#### Source material:
◇ ◇ ◇

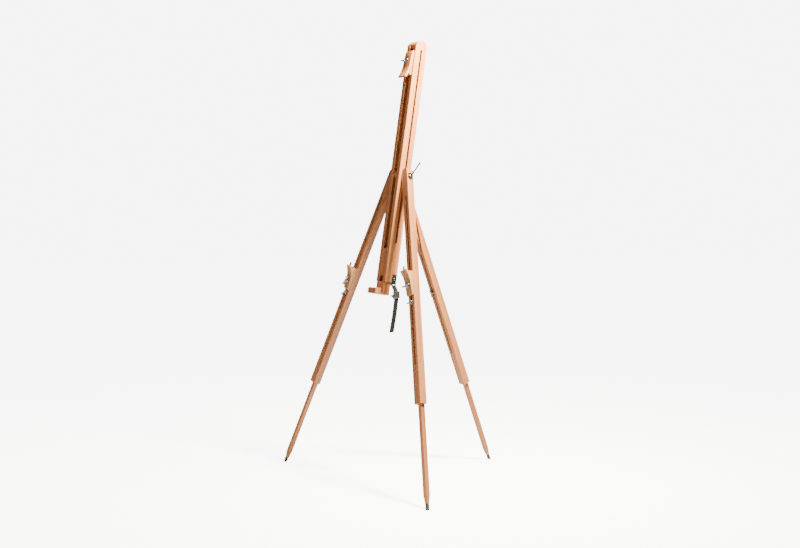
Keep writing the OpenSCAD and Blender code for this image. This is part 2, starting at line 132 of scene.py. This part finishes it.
# %% Selecting and finishing
def only(piece):
    bpy.ops.object.select_all(action="DESELECT")
    piece.select_set(True)
    bpy.context.view_layer.objects.active = piece

def new_piece():
    bpy.ops.object.select_all(action="DESELECT")

def apply_modifier(piece, kind, **values):
    only(piece)
    modifier = piece.modifiers.new(kind.lower(), kind)
    for name, value in values.items():
        setattr(modifier, name, value)
    bpy.ops.object.modifier_apply(modifier=modifier.name)

def smooth(piece, degrees=35):
    only(piece)
    bpy.ops.object.shade_smooth_by_angle(angle=math.radians(degrees))

def face_outward(piece):
    only(piece)
    bpy.ops.object.mode_set(mode="EDIT")
    bpy.ops.mesh.select_all(action="SELECT")
    bpy.ops.mesh.remove_doubles(threshold=0.00001)
    bpy.ops.mesh.normals_make_consistent(inside=False)
    bpy.ops.object.mode_set(mode="OBJECT")

def settle(piece):
    only(piece)
    bpy.ops.object.transform_apply(location=True, rotation=True, scale=True)

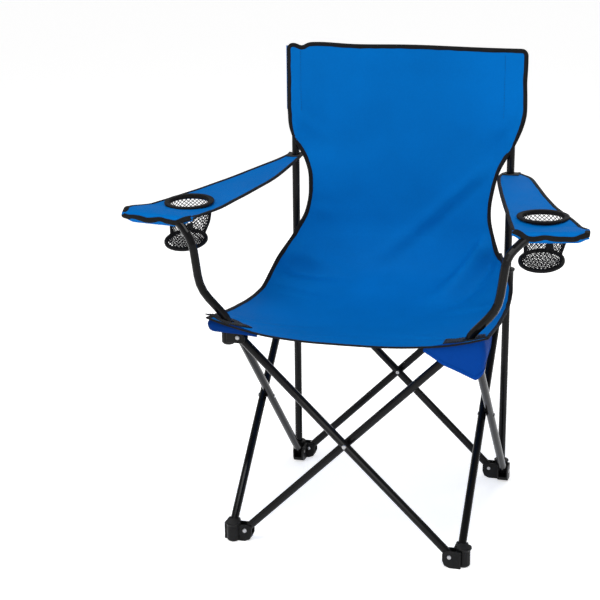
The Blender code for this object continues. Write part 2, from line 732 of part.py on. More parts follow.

◇ ◇ ◇

#### Given instruction:
Look through the entries above and report each line where the string "code" occurs.

#### Result for this task:
Keep writing the OpenSCAD and Blender code for this image. This is part 2, starting at line 132 of scene.py. This part finishes it.
The Blender code for this object continues. Write part 2, from line 732 of part.py on. More parts follow.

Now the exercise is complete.